The S&P 500 earnings yield (inverse of P/E) is now 4.42%, versus 4.5% last week, and 4.6% as of January 3rd 2025. The 10-year Treasury yield is 4.43%. The S&P 500 earnings yield at 4.42% with the 10-year yield at 4.43% means a lot is riding on continued strong earnings growth. Otherwise, it is difficult to justify owning the stock market instead of bonds.
The year is young and trends can change. At the moment though, it looks as if 2025 will break the pattern held in 2023-24. Concentrated performance from a handful of U.S. stocks has been the order of the day. That dynamic appears to be giving way to broader returns in the U.S. It also seems 2025 could see the continued resurgence of foreign stocks, both developed and emerging.
The 10-year real yield is currently 2.05% (Feb. 21), according to treasury.gov. The 5-year real yield is 1.68%. Real yields are as high as they’ve been since the Great Recession. Real yields are the real cost of money. Expensive money means slower economic growth all else equal.
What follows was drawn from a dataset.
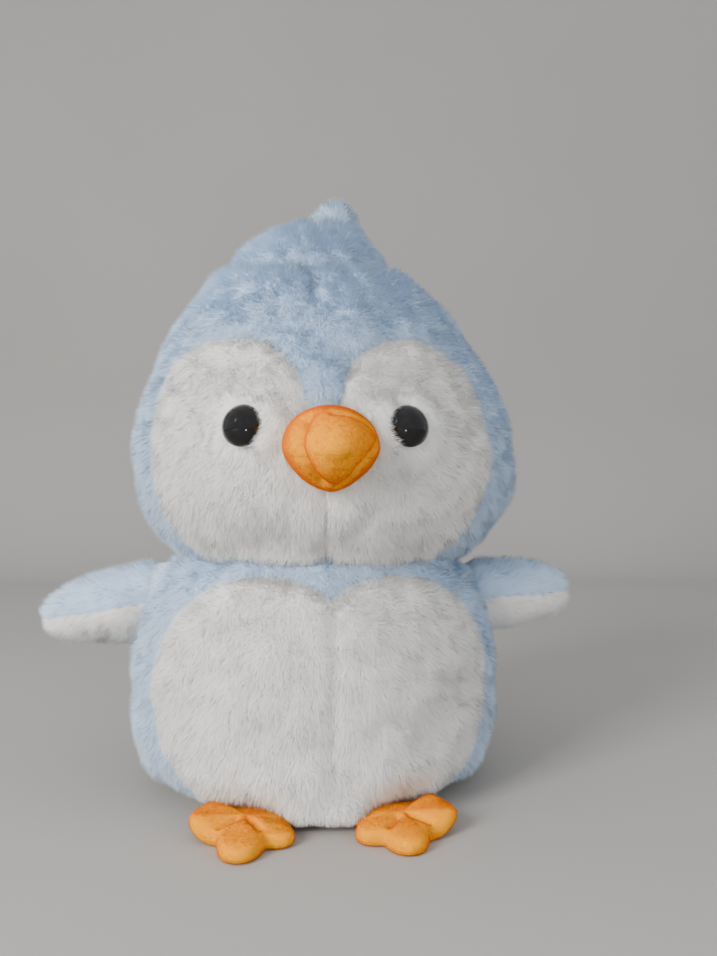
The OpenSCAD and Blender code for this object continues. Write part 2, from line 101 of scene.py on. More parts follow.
# The turns of a lobe's middle, from there to its edges, and of the cheek's edge at the neck
LOBE_TURN, LOBE_SPAN, CHEEK_TURN = 31, 25, 52
BELLY_TOP_Z = 115.5 * MM
BELLY_WIDE_Z = 58 * MM
BELLY_NOTCH_Z = 103 * MM
BELLY_LOW_H = 72 * MM
# The turns of the top of the belly's lobes, and of its edge at its widest
BELLY_LOBE_TURN, BELLY_TURN = 24, 62
BASE_RIM_Z = 9 * MM
BACK_TURN = 110
EYE_TURN = 21.5
EYE_Z = 187 * MM

# The cloth lies this far inside the frame's surface, and the pile stands on it.
PILE = 3.2 * MM


def mixed(a, b, t):
    return a + (b - a) * t


def smooth(t):
    t = np.clip(t, 0, 1)
    return t * t * (3 - 2 * t)


def rising(value, start, span):
    """0 up to start, and 1 from start + span on."""
    return smooth((value - start) / span)


def stack(t, power):
    """How wide a round shape is at height t, where 0 is its widest level and 1 its top."""
    return np.clip(1 - np.abs(t) ** power, 0, None) ** (1 / power)


def unit(vectors):
    return vectors / np.maximum(np.linalg.norm(vectors, axis=-1, keepdims=True), 1e-12)


def along_surface(vectors, normals):
    return vectors - normals * (normals * vectors).sum(1, keepdims=True)


def ripple(points, wavelength, seed, waves=12):
    """Smooth noise of about that wavelength, mostly between -1 and 1: a sum of plane waves."""
    rng = np.random.default_rng(seed)
    pace = 2 * math.pi / (wavelength * rng.uniform(0.7, 1.4, (waves, 1)))
    ways = unit(rng.normal(size=(waves, 3))) * pace
    return np.sin(points @ ways.T + rng.uniform(0, 2 * math.pi, waves)).sum(1) * (0.9 / math.sqrt(waves))


def ripple_vector(points, wavelength, seed):
    return np.stack([ripple(points, wavelength, seed + k) for k in range(3)], axis=1)


def turned(points, angle):
    c, s = math.cos(angle), math.sin(angle)
    return points @ np.array([(c, s, 0), (-s, c, 0), (0, 0, 1)])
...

Corporate profit margins are high (black line below). Profit margins are mean reverting. Declining profit margins would lead to earnings growth disappointment in the U.S. in 2025.
Falling inflation should mean falling profit growth (chart below).
S&P 500 companies get a large percentage of revenue from overseas. Tariffs will make U.S. exports more expensive if other countries retaliate.
Offsetting at least some of those headwinds, financial conditions remain loose (chart below). A negative number means financial conditions are looser than average. You will note that financial conditions have been looser than average for most of the last 35 years. It's also worth noting that cheap money leads to high debt.
The money supply is growing again. (black line in chart below)
Money supply growth impacts inflation according to the Quantity Theory of Money. The chart below shifts M2 growth forward 12 months. In other words, M2 growth impacts inflation with about a 12-month lag.
The Federal Reserve is signaling that it’s on hold. It almost certainly should be.